Only ten minutes later, however, Juan Pablo had changed his mind. It became a crucial moment in his life.
– I visualised that precise moment of my life, and I realised I could cause a lot of harm to my country, and to my family. This was the first time I had absolute freedom to choose a different path for my family, because having my father alive would have made it impossible to choose a different path. So I called the media and said: «I made a mistake. I am sorry. I am not going to avenge my father. I am just trying to do my best. If there is anything I can do to contribute to peace in Colombia, I will do it».
For the last 25 years, Juan Pablo has kept that promise. Although he experienced war and violence during his childhood, he does not consider peace an unrealistic utopia. Juan Pablo’s mission in life is to have a dialogue with all of his father’s victims.
– I will never stop, until I have met the last victim, he states sincerely.
The dangers of glorification
In his second book, Juan Pablo discusses the widely popular Netflix series Narcos, based on his father’s story.
How does it feel to see your own childhood being turned into entertainment?
– I did not like that they chose a very bad looking actor to play me, he says and laughs.
Despite the twists and turns in Juan Pablo’s life, he is not a man without a sense of humour.
Although he finds the series entertaining, he is very critical of the portrayal of his father.

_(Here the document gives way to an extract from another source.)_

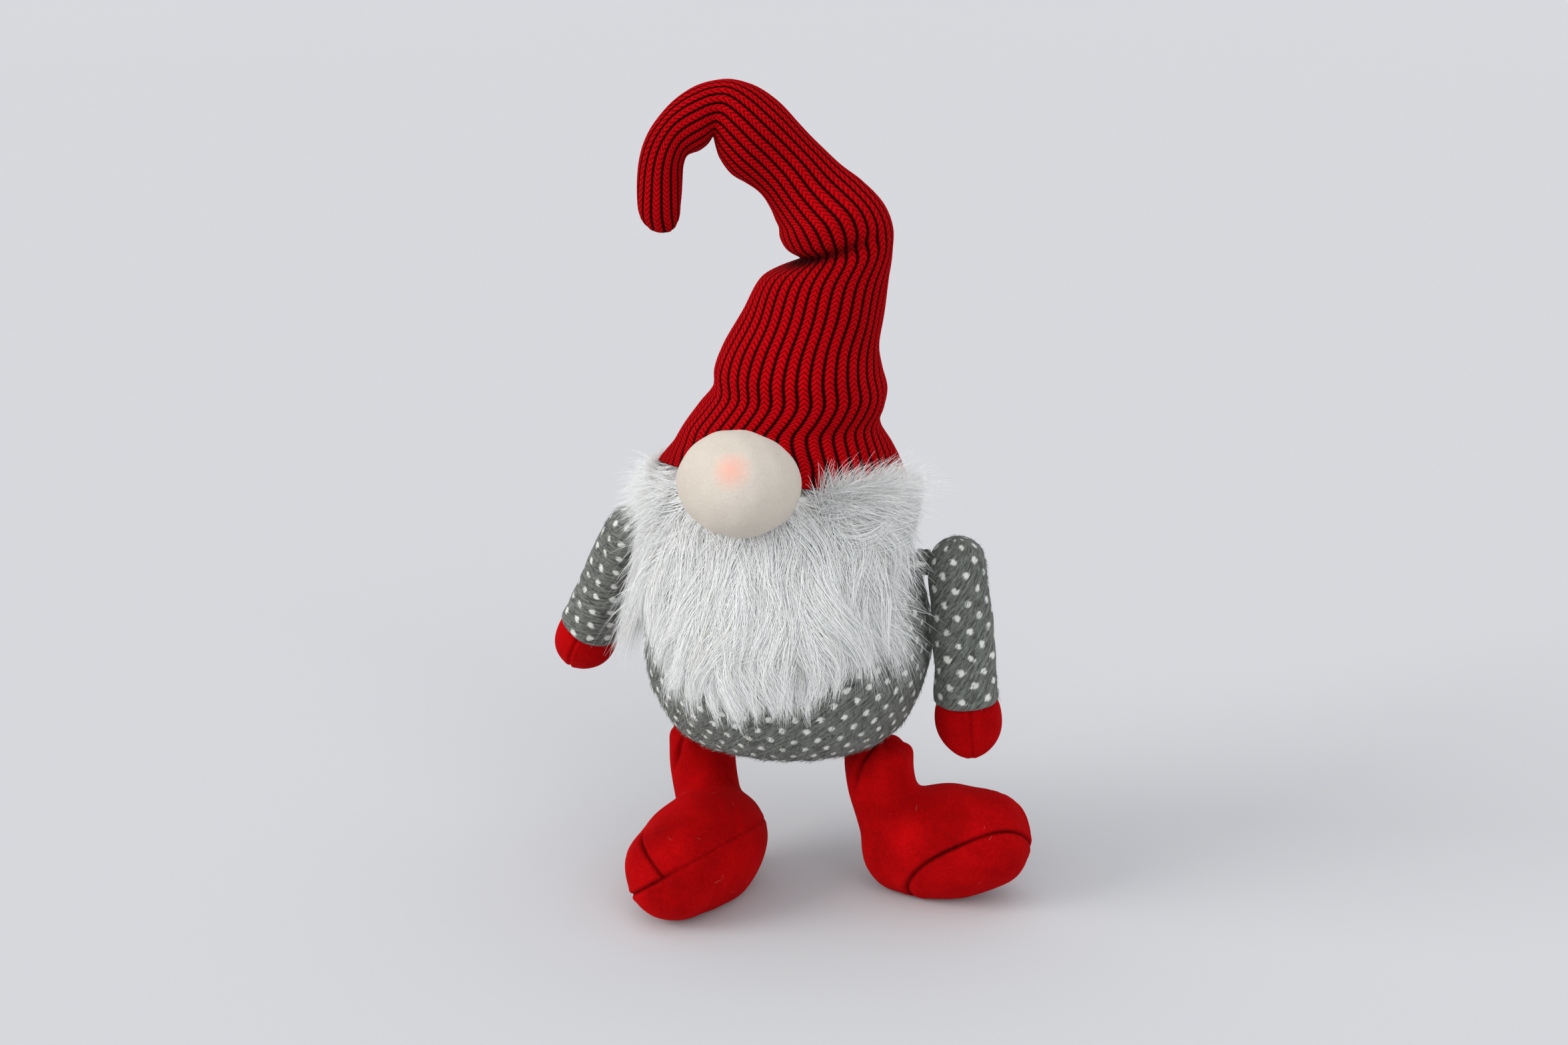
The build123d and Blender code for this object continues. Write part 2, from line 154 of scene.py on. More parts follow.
def tube(name, grid, uv=None, attributes=None, cap_start=False, cap_end=False):
    """Closed-round surface from grid[rows, columns]; uv[rows, columns + 1] in mm."""
    rows, cols = grid.shape[:2]
    i, j = np.meshgrid(np.arange(rows - 1), np.arange(cols), indexing="ij")
    k = (j + 1) % cols
    quads = np.stack([i * cols + j, i * cols + k, (i + 1) * cols + k, (i + 1) * cols + j], -1).reshape(-1, 4)
    verts = grid.reshape(-1, 3)
    loops = None
    if uv is not None:
        loops = np.stack([uv[i, j], uv[i, j + 1], uv[i + 1, j + 1], uv[i + 1, j]], 2).reshape(-1, 2)
    attributes = {key: np.asarray(v).ravel() for key, v in (attributes or {}).items()}
    obj = new_object(name, verts, quads, loops, attributes)
    if cap_start or cap_end:
        bm = bmesh.new()
        bm.from_mesh(obj.data)
        bm.verts.ensure_lookup_table()
        if cap_start:
            bm.faces.new([bm.verts[c] for c in range(cols)][::-1]).smooth = True
        if cap_end:
            bm.faces.new([bm.verts[(rows - 1) * cols + c] for c in range(cols)]).smooth = True
        bm.to_mesh(obj.data)
        bm.free()
    return obj


def strands(name, paths, width, tone, outward, taper=0.9):
    """Tapered three-sided hairs, one flat side outward.

    paths[n, steps, 3] is in mm and tone[n] picks each hair's material slot.
    """
    n, steps = paths.shape[:2]
    ahead = unit(np.gradient(paths, axis=1))
    out = np.broadcast_to(outward[:, None, :], paths.shape)
    out = unit(out - (out * ahead).sum(-1, keepdims=True) * ahead)
    across = np.cross(ahead, out)
    t = np.linspace(0, 1, steps)
    half = (0.5 * width[:, None] * (1 - taper * t**1.5)[None, :])[..., None]
    ring = [
        paths + half * (across + 0.3 * out),
        paths - half * (across - 0.3 * out),
        paths - 0.7 * half * out,
    ]
    verts = np.stack(ring, 2).reshape(-1, 3)
    i, j, k = np.meshgrid(np.arange(n), np.arange(steps - 1), np.arange(3), indexing="ij")
    base = i * steps * 3 + j * 3
    after = (k + 1) % 3
    quads = np.stack([base + k, base + 3 + k, base + 3 + after, base + after], -1).reshape(-1, 4)
    obj = new_object(name, verts, quads, smooth_shade=False)
    mats = np.repeat(np.asarray(tone, np.int32), (steps - 1) * 3)
    obj.data.polygons.foreach_set("material_index", mats)
    return obj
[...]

– They are glorifying my father’s actions and his way of living. It is causing a lot of confusion in the younger viewers. Every day, I receive thousands of messages from different parts of the world, where young men tell me they want to be like my father. They see Pablo Escobar as a hero. Netflix is telling the wrong story, he says.
Do you find it dangerous that people sympathise with your father as a hero from the underworld?
– It is more than dangerous. I have never heard about a retired drug dealer. You either die, or go to prison for life.
Preventing history from repeating itself
Despite Juan Pablo’s criticism of the Netflix series, he admits that the series has helped the sales of his own books. With his books he wishes to tell the real story of his father, in order to prevent it from happening again.
– If we hide the story, we are part of the taboo. If we are ashamed or embarrassed, or we feel pain, we have to keep talking about those stories. Not to glorify them, nor to justify them, just to understand what happened and to learn from them.
What can we learn from your father’s story?
– My father showed us which path we should not take. That is something we can learn from.